#### GIVEN RECORDS
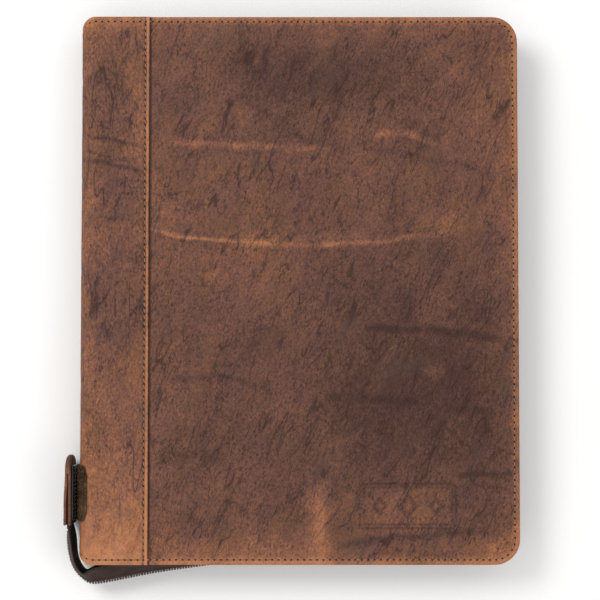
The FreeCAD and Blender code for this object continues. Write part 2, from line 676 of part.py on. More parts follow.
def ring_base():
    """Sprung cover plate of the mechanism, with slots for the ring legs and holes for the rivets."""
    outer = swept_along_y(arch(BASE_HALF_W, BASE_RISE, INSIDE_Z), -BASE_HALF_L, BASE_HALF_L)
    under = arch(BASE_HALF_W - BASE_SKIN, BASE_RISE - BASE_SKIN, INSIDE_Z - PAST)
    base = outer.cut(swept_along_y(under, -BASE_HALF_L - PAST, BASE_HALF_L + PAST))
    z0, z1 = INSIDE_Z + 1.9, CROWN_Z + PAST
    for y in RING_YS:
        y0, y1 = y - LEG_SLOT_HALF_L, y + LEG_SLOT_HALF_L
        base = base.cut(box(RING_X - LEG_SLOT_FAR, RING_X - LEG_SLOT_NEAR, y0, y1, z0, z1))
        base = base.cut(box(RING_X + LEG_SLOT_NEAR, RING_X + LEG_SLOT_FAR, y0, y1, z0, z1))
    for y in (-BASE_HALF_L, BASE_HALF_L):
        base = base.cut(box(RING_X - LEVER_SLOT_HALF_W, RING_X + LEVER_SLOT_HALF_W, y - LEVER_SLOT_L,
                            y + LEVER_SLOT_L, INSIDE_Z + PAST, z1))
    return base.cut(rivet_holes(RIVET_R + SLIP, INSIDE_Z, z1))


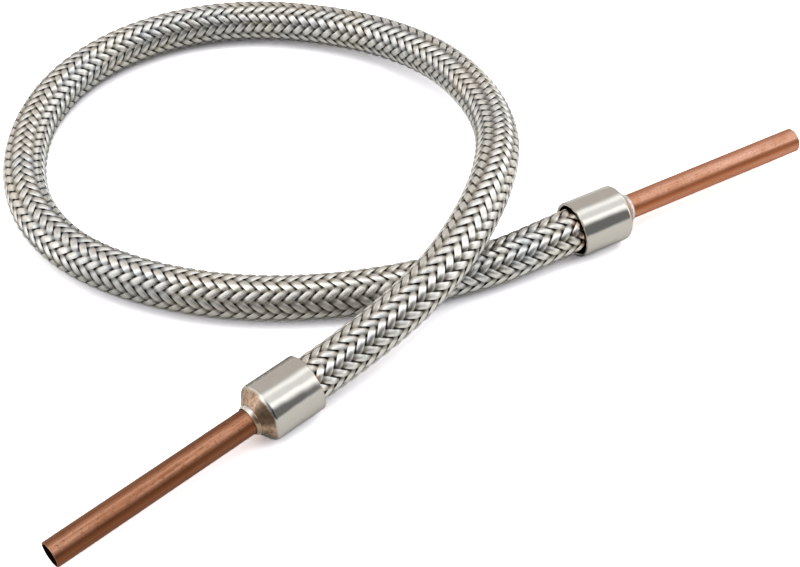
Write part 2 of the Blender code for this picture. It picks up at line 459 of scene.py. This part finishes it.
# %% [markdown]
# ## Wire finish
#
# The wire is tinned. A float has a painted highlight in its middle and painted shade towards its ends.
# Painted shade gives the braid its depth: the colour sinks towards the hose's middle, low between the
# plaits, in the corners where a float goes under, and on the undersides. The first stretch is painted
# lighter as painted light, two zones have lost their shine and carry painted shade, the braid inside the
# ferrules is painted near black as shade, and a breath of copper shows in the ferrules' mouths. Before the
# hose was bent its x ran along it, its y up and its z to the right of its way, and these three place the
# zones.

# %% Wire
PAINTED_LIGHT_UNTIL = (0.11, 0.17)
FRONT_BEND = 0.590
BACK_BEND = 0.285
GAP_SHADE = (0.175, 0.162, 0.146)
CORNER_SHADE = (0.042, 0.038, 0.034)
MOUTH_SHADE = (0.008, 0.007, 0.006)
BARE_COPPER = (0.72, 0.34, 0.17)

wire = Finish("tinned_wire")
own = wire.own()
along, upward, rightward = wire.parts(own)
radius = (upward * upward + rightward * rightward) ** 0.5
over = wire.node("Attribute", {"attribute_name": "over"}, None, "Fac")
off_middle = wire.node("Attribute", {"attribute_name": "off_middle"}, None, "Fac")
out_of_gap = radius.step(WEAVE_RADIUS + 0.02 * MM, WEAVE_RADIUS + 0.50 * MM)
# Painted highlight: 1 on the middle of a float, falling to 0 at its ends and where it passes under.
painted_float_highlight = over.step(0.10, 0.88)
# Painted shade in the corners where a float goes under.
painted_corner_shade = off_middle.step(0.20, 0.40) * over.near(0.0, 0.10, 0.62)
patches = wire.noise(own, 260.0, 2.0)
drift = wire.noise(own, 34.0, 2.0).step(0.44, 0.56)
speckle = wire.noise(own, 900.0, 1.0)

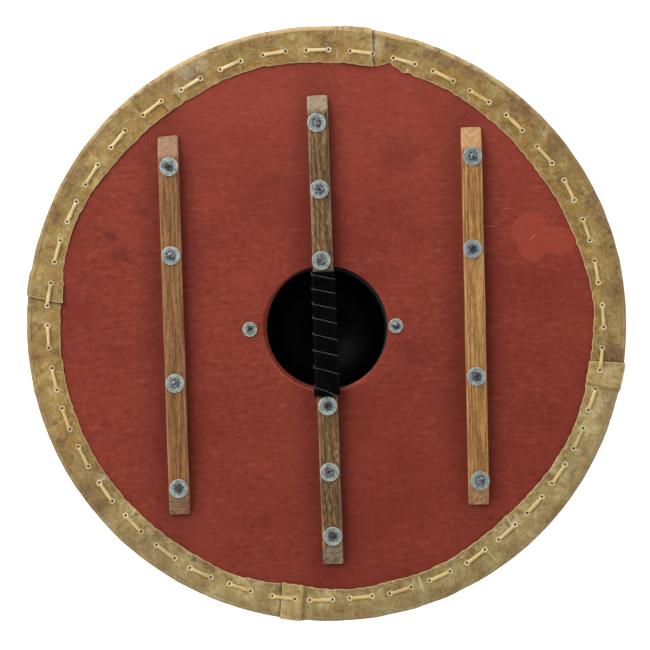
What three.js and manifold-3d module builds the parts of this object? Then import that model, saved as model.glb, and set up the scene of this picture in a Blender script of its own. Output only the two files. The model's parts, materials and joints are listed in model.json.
########
## WRITTEN EXERCISE
Reproduce exactly, with nothing added, the lines from the one that contains "Write part 2 of" to the end of the data.

## THE COMPLETED TASK
Write part 2 of the Blender code for this picture. It picks up at line 459 of scene.py. This part finishes it.
# %% [markdown]
# ## Wire finish
#
# The wire is tinned. A float has a painted highlight in its middle and painted shade towards its ends.
# Painted shade gives the braid its depth: the colour sinks towards the hose's middle, low between the
# plaits, in the corners where a float goes under, and on the undersides. The first stretch is painted
# lighter as painted light, two zones have lost their shine and carry painted shade, the braid inside the
# ferrules is painted near black as shade, and a breath of copper shows in the ferrules' mouths. Before the
# hose was bent its x ran along it, its y up and its z to the right of its way, and these three place the
# zones.

# %% Wire
PAINTED_LIGHT_UNTIL = (0.11, 0.17)
FRONT_BEND = 0.590
BACK_BEND = 0.285
GAP_SHADE = (0.175, 0.162, 0.146)
CORNER_SHADE = (0.042, 0.038, 0.034)
MOUTH_SHADE = (0.008, 0.007, 0.006)
BARE_COPPER = (0.72, 0.34, 0.17)

wire = Finish("tinned_wire")
own = wire.own()
along, upward, rightward = wire.parts(own)
radius = (upward * upward + rightward * rightward) ** 0.5
over = wire.node("Attribute", {"attribute_name": "over"}, None, "Fac")
off_middle = wire.node("Attribute", {"attribute_name": "off_middle"}, None, "Fac")
out_of_gap = radius.step(WEAVE_RADIUS + 0.02 * MM, WEAVE_RADIUS + 0.50 * MM)
# Painted highlight: 1 on the middle of a float, falling to 0 at its ends and where it passes under.
painted_float_highlight = over.step(0.10, 0.88)
# Painted shade in the corners where a float goes under.
painted_corner_shade = off_middle.step(0.20, 0.40) * over.near(0.0, 0.10, 0.62)
patches = wire.noise(own, 260.0, 2.0)
drift = wire.noise(own, 34.0, 2.0).step(0.44, 0.56)
speckle = wire.noise(own, 900.0, 1.0)

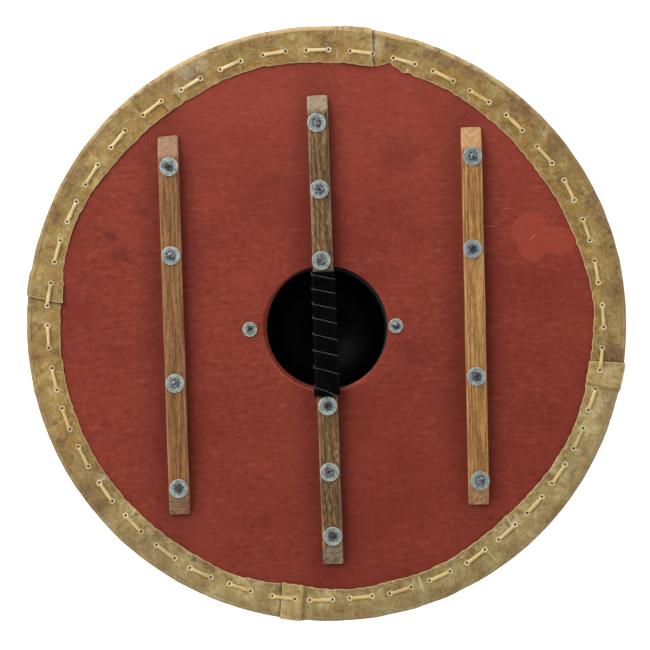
What three.js and manifold-3d module builds the parts of this object? Then import that model, saved as model.glb, and set up the scene of this picture in a Blender script of its own. Output only the two files. The model's parts, materials and joints are listed in model.json.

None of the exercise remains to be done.